EUR/USD Falls to $1.1540 After Hawkish Fed Boosts Dollar

EUR/USD slid to around $1.1540 after the Federal Reserve signaled a much more hawkish path for rates. The move pushed the dollar index to a 13-month high and shifted the outlook for euro-dollar trading.

EUR/USD fell to roughly $1.1540 on June 19, extending a sharp post-Federal Reserve decline and leaving the euro at its weakest level since late March. The selloff followed a major repricing in rate expectations after the Fed held rates steady but indicated a materially tougher stance on inflation.

The dollar’s surge was broad, not limited to the euro. The U.S. Dollar Index climbed toward the 100.6-100.7 range, its highest level since May 2025, as traders digested projections showing half of Federal Open Market Committee participants now expect at least one rate hike before year-end.
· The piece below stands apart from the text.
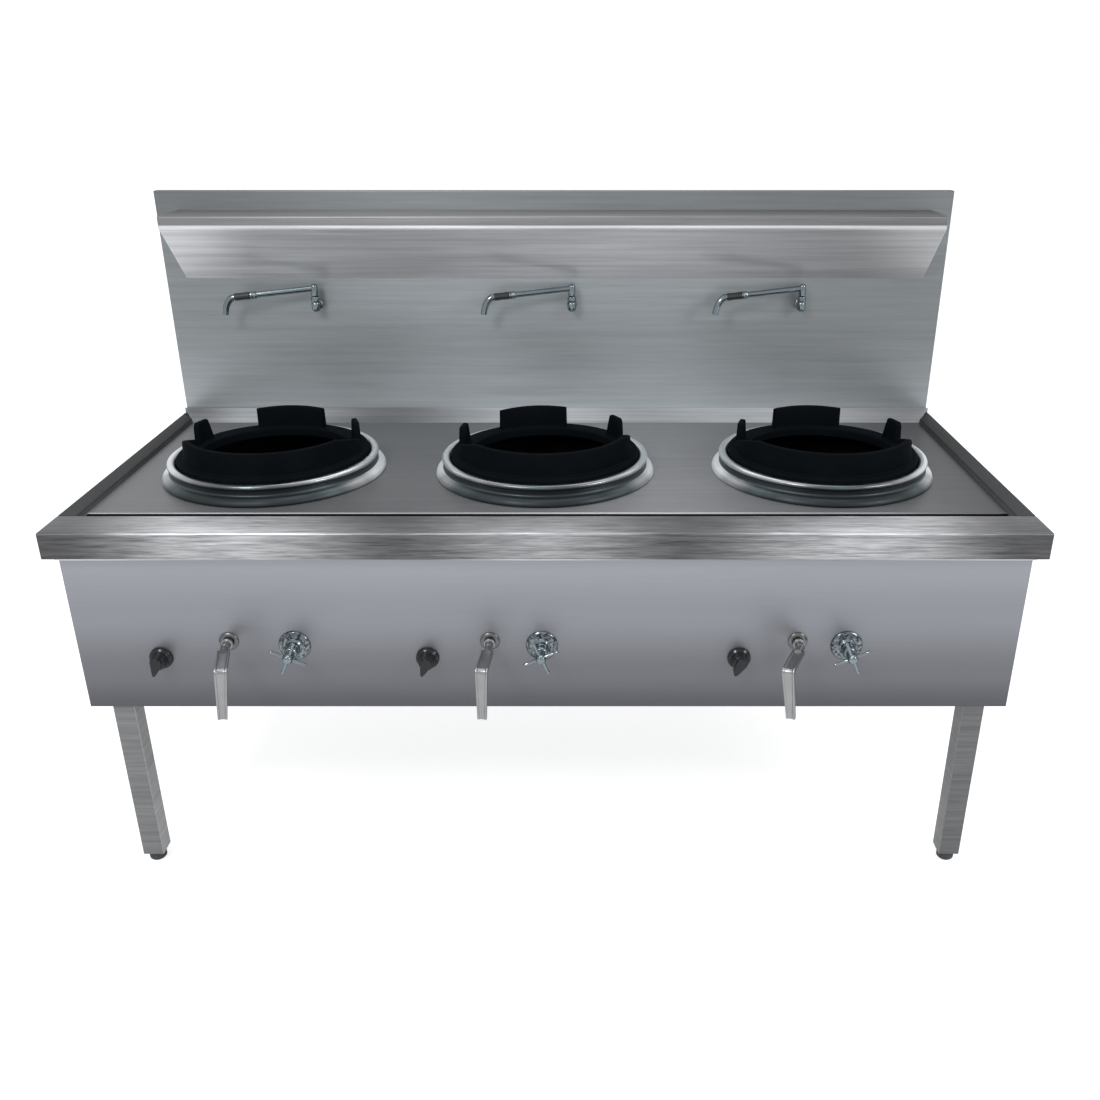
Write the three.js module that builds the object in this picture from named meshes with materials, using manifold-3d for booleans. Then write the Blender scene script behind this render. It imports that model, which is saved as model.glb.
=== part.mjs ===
// Three-burner gas wok range: folded stainless worktop with a front gutter, a splashback with a
// sloping shelf, an apron with the gas and water controls, three cast wok rings in chromed collars,
// three swinging water spouts, four square legs on screw feet.
// Millimetres, +Z up. Inside this file Y = 0 is the worktop's front edge and Z = 0 the floor; the
// exported group is shifted in Y so that its origin is under the middle of the whole object.

import * as THREE from 'three';
import { mergeVertices } from 'three/addons/utils/BufferGeometryUtils.js';
import Module from 'manifold-3d';

const wasm = await Module();
wasm.setup();

// ---------------------------------------------------------------- driving dimensions

// Overall.
const WIDTH = 1800;
const DEPTH = 800;
const RIM_HEIGHT = 750;
const SPLASH_RISE = 508;
const SHEET = 1.5;
const SEAT = 0.3;               // gap kept between pieces that touch

// Worktop.
const EDGE_DROP = 50;
const FRONT_RAIL_DEPTH = 86;
const SIDE_RAIL_WIDTH = 36;
const DECK_DROP = 10;
const GUTTER_WIDTH = 40;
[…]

For currency markets, the core message was simple: a Fed that had once been expected to cut is now signaling the risk of higher rates. That shift has widened the policy gap with Europe and put immediate pressure on the single currency.

Key Facts

  • EUR/USD traded near $1.1540 on June 19 after falling toward $1.1500 in the wake of the Fed meeting.
  • The U.S. Dollar Index rose toward 100.6-100.7, marking its highest level since May 2025.
  • The Fed kept its benchmark rate at 3.50% to 3.75%, the fourth straight meeting without a change.
  • Nine of 18 Fed officials projected at least one rate hike before year-end, with six expecting at least two increases.
  • The 2026 trading range for EUR/USD has run from about $1.1435 to $1.2019, putting current levels near the lower end of that band.

EUR/USD

The immediate trigger for the move was the first Fed meeting chaired by Kevin Warsh. While policymakers left interest rates unchanged, the updated projections and inflation outlook altered the market narrative. Investors had spent months looking for eventual easing from the U.S. central bank. Instead, they were confronted with a committee that now sees inflation risks as persistent enough to justify tighter policy.
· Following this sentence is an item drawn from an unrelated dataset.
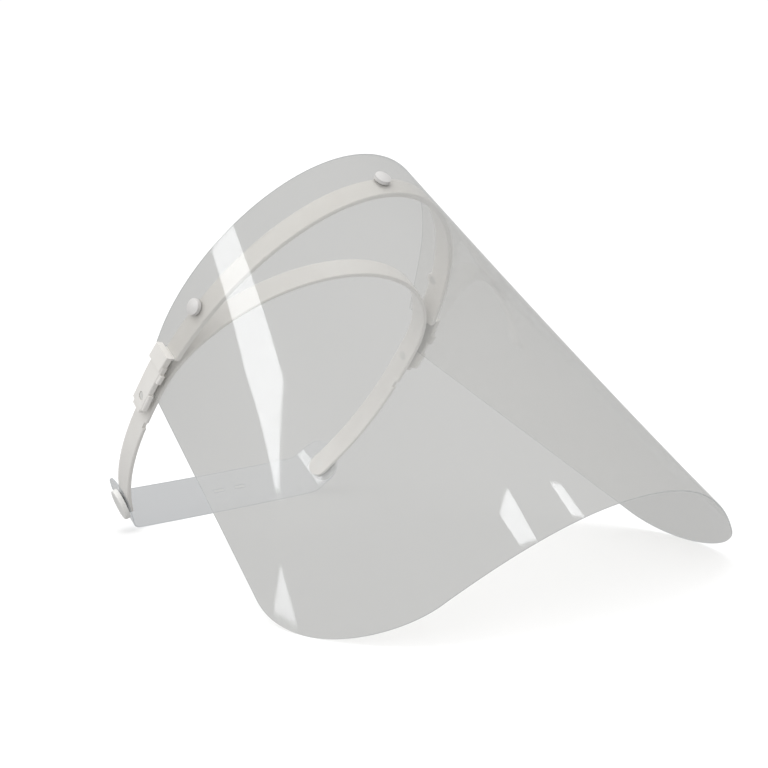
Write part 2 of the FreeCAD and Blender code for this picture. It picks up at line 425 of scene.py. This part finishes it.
def makeClear(name):
    sheet = sheets[name]
    clear = clearSheet
    material, shading = newMaterial(name)
    coords = shading.add("ShaderNodeTexCoord", out="Object")
    cloud = shading.add(
        "ShaderNodeTexNoise",
        sockets={"Vector": coords, "Scale": clear["cloudScale"], "Detail": 5.0},
    )
    streaks = shading.add(
        "ShaderNodeMapping", sockets={"Vector": coords, "Scale": clear["wipeScale"]}
    )
    wipe = shading.add(
        "ShaderNodeTexNoise", sockets={"Vector": streaks, "Scale": 1.0, "Detail": 4.0}
    )
    specks = shading.add(
        "ShaderNodeTexVoronoi",
        sockets={"Vector": coords, "Scale": clear["speckScale"], "Randomness": 1.0},
    )
    dust = (specks < clear["speckSize"]) * (cloud > clear["dustStart"])
    fog = shading.ramp(cloud, clear["fogStops"])
    wiped = shading.ramp(wipe, clear["wipeStops"])
    through = shading.add("ShaderNodeBsdfTransparent", sockets={"Color": sheet["tint"]})
    body = shading.add(
        "ShaderNodeBsdfPrincipled",
        sockets={"Base Color": sheet["veil"], "Roughness": clear["veilRoughness"]},
    )
    smudged = fog * sheet["smudge"] + wiped * sheet["smudge"] * clear["wipeShare"]
    veiled = smudged + dust * clear["dustShare"] + sheet["haze"]
    seen = shading.mixShader(veiled, through, body)
    uneven = wiped * clear["wipeGloss"] + fog * clear["fogGloss"]
    gloss = shading.add(
        "ShaderNodeBsdfPrincipled",
        sockets={
            "Base Color": clear["glossColour"],
            "Metallic": 1.0,
            "Roughness": uneven + clear["glossRoughness"],
        },
    )
    facing = shading.add("ShaderNodeLayerWeight", out="Facing", sockets={"Blend": 0.5})
    mirror = facing ** clear["facingPower"] * sheet["grazing"] + sheet["faceOn"]
    finishMaterial(shading, shading.mixShader(mirror, seen, gloss))
    return material


filmClear, filmEdge, strapClear, strapEdge = (makeClear(name) for name in sheets)
print("materials made")


# as worn, in mm: +X to the wearer's left, +Y back, +Z up, from the film at the brow

restTilt = math.radians(-50.233)
restShift = Vector((0, 5.2471, 195.0488)) / 1000


# visor film: a flat pattern of u and height, wrapped by its rule

film = {
    "browHalfWidth": 92.0,
    "browDepth": 135.0,
    "chinLevel": 200.0,
    "chinHalfWidth": 139.0,
    "chinDepth": 113.0,
    "chinLead": 9.3,
    "chinCurve": 2.1,
    "belowBrow": 225.0,
    "aboveBrow": 25.0,
    "cornerStart": 0.7,
    "cornerHeight": 67.3,
    "cornerRoundness": 1.85,
    "tongueY": 113.0,
    "tongueTop": 5.0,
    "thickness": 0.0008,
    "slitY": (108.4, 111.6),
    "slitHalfHeight": 5.6,
    "topFall": 8.0,
    "topCornerFall": 12.0,
    "columns": 110,
    "cornerColumns": 80,
    "cutClearance": 0.002,
    "stepWidth": 0.0012,
    "rows": (6, 4, 84),
    "rowCrowding": 1.15,
}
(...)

That matters because exchange rates are heavily driven by relative yields. When U.S. rate expectations move higher, Treasury yields tend to rise and the dollar becomes more attractive versus lower-yielding peers. In this case, the euro was particularly exposed because the European Central Bank, despite raising rates last week, is increasingly seen as closer to the end of its tightening cycle than the Fed.

The result is a sharper interest-rate differential in favor of the dollar. For multinational companies, exporters, importers, and global investors, that shift affects everything from hedging costs to earnings translation. A weaker euro can support eurozone exporters over time, but it also reflects tighter financial conditions globally as the dollar strengthens.

A hawkish Fed has turned the rate story decisively in the dollar’s favor, leaving EUR/USD vulnerable near the bottom of its 2026 range.

Why the ECB has not rescued the euro

The euro’s weakness is not solely about the United States. The ECB delivered a quarter-point hike and maintained a firm tone on inflation, which under different circumstances could have supported the currency. But the market has started to doubt how much further the ECB can go.

One reason is the drop in oil prices after the U.S.-Iran peace agreement, which reduced expectations for additional eurozone tightening. Lower energy prices ease inflation pressure in Europe, and traders have scaled back bets on further ECB moves to less than 30 basis points this year. That has removed one of the euro’s key supports just as the Fed turned more aggressive.

Technically, the pair is also under pressure. The $1.1500 area is now a major near-term support level, while the 2026 low near $1.1435 has returned as a realistic downside target. On the upside, EUR/USD would need to reclaim the $1.1600 area and then push back into the $1.16-$1.17 zone to suggest that the current bearish momentum is fading.

Implications for Investors

For investors, the main implication is that dollar strength has become a macro theme again rather than a one-day reaction. Portfolios with unhedged exposure to euro-denominated assets may see currency translation become a bigger factor if the pair tests the $1.1500 and $1.1435 levels. U.S.-based investors in European equities could face foreign-exchange headwinds even if local-market performance holds up.

At the same time, a stronger dollar can create selective opportunities. U.S. fixed-income assets may continue to attract global capital if the Fed maintains a hawkish posture and yields stay elevated. European exporters could also benefit from a softer euro, particularly companies that generate significant revenue in dollars. However, those gains can be offset if broader risk sentiment deteriorates as financing conditions tighten.

The key watch-points are clear: upcoming U.S. inflation data, any shift in Warsh’s communication, and whether the ECB pushes back harder against market pricing for a near-end to its tightening cycle. Investors should also monitor the dollar index closely, because continued strength above the 100 mark would reinforce pressure on EUR/USD and other major pairs.

The next phase for EUR/USD will depend on whether the Fed’s hawkish turn is sustained by incoming data. If U.S. inflation remains sticky and the ECB loses room to tighten, the euro could remain pinned near cycle lows through the next round of central-bank decisions.